God has been working on my heart, y’all. I am going to get somewhat personal today - I’m going to talk about me more than I think I normally do. As I write this, I am trusting God will guide me in the details, that He will help me circle it back to Him. I have tried to humbly point towards God in what I write on this blog. The things I share are things I’ve felt Him lay on my heart. Today’s blog has been on my heart for almost a month. It’s hard to admit - because I struggled with it for so long. Also, I was fighting against writing about it because I was unsure if it was right to share here. I am going to try to keep it brief and vague for the sake of space. (However, I believe this topic, and my journey with it, may someday be the focus of a future book I will write. Only God knows for sure. Praise Him that He leads us where He has prepared for us to go!)
Until recently, I did not know that some of the scars, that I have battled most of my adult life, stemmed from my childhood. To use a modern term for it, I had deep seated “triggers” that I was blaming on all the wrong sources. No joke, there were a list of people that I blamed for the hurts that would not let go, for the pains that resurfaced at the most inopportune times, for the wrongs that had been done to me. None of them were to blame. Ultimately, only the devil, and his helpers, were the perpetrators. Alright, I probably should take part of the blame too…after all, I made the choice to believe the enemy’s lies.
There was a particular lie spoken to me - about me - in my preteen years that God recently revealed to me as the root cause of many poor choices in my past. On the surface, I knew it was not true. However, this lie was a weed, planted by the enemy. I ignored it, rather than tending to its removal. In my defense, I was 11 or 12 years old. I now know that I should have prayed about it and sought God’s truth in the Bible. Instead, by initially ignoring it, I let the enemy’s lie take hold…and it shaped my life.
At the time, I did not see how I was slowly becoming what the lie had said I was. God had a strong hold on me - or else I would have gone even further in the direction of that lie. However, the weed that it became put a wall between me and God that kept me from the fullness of what He was offering me. That wall did not start to crumble until I started to seek Him - in His Word, in continuous prayer, and through still moments with Him, every single morning.
The more we seek God, intentionally, with all our might, the more He will reveal things that need to be removed to make more room for Him - and His blessings.
The lesson that God recently showed me, about this lie, was also aided by listening to a song He placed on my heart the day that He exposed this lie. It was through really listening to all the lyrics of the song, “My Story, Your Glory” by Matthew West, that I began to understand that the pain which I caused myself (believing the lie) was a path to His glory. I let it guide a part of who I thought I was; yet God is rewriting the story with all the shades of His grace, mercy, and love.

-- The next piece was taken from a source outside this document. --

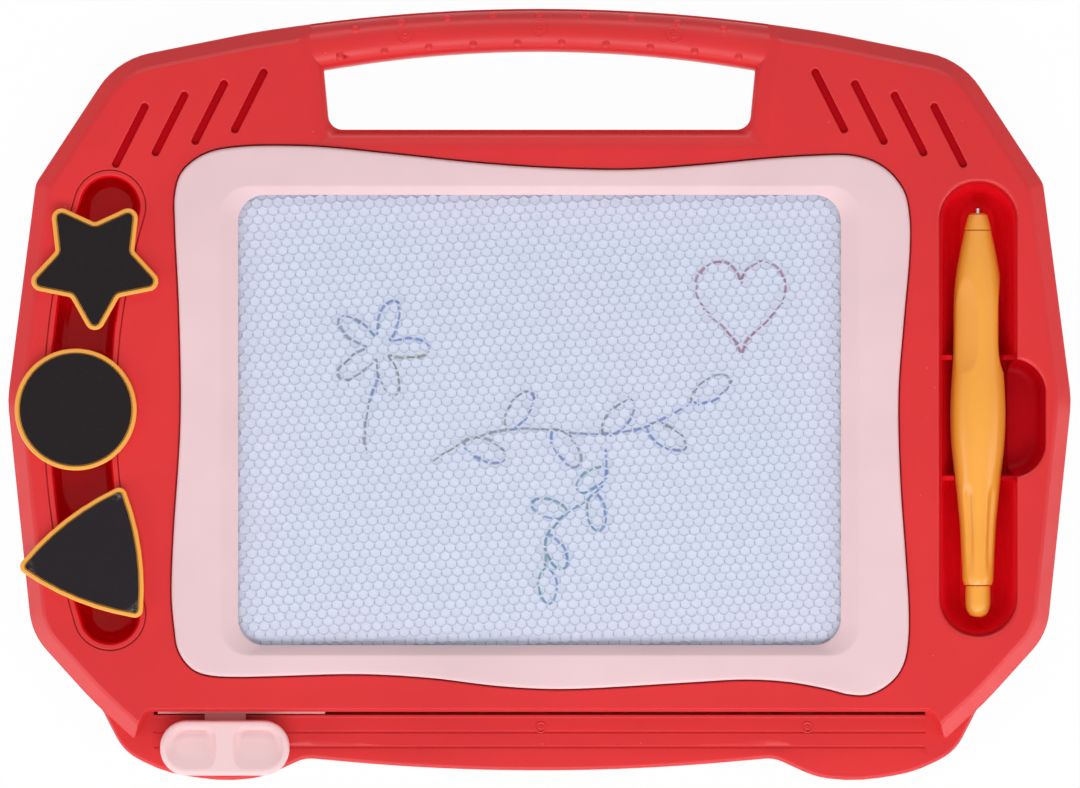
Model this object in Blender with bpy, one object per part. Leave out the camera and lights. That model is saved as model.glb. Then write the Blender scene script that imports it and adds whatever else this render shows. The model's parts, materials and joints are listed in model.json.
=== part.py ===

Understanding this part of my past gives me a different perspective from which I can now share God’s goodness. Now, I get to talk about how He has redeemed me from that lie. I get to proclaim that something which the enemy had meant for my complete and total destruction turned out to just be a side step because “my mess” is now “His message.”
This is today’s message: we are not who the enemy wants us to believe we are. We have the power to set aside the evil spoken against us, trading it for tenderhearted love. As we surrender the lies to God, He gives us His kindness to share with the world. Forgiveness flows out of us as we fully let go of the hurt at the foot of the cross. There is no room for malice when we hand over our pains to God.
One final thought for today, on letting go of the enemies lies…
It’s not enough to ask God, “please take this from me.” We must actively, genuinely, in faith, open our arms / hands / fingers to Him and tell Him, “I surrender this to You.” We have to mean it when we say it - we can’t reach out to grab it back, because (in most cases) He won’t fight us for it. To surrender means to give total control. My beloved friends, who better than our perfect, almighty God should we surrender to? I am able, in Him, to honestly say that we do not know real freedom until we surrender absolutely everything to Him. What have we got to lose? Pain? Bitterness? Wrath? Anger? Control? Okay, that last one is hard to relinquish…so let’s look at what we have to gain! Kindness? Tenderheartedness? Forgiveness? Mercy? Hope? Peace? Love? Which list would you rather hold onto?
My dear brothers and sisters in Christ, I pray that God will guide you to the path of letting go. It is narrow, long, challenging, and mostly uphill. However, it leads to the mountaintop where we fill in the space that was being consumed by the lies. Well, not us, God. God will fill us with His gifts, His fruits, His Spirit. The journey is so worth it!
All of the glory belongs to God. Only Him. Always Him. Praise and bless His Holy name. Amen.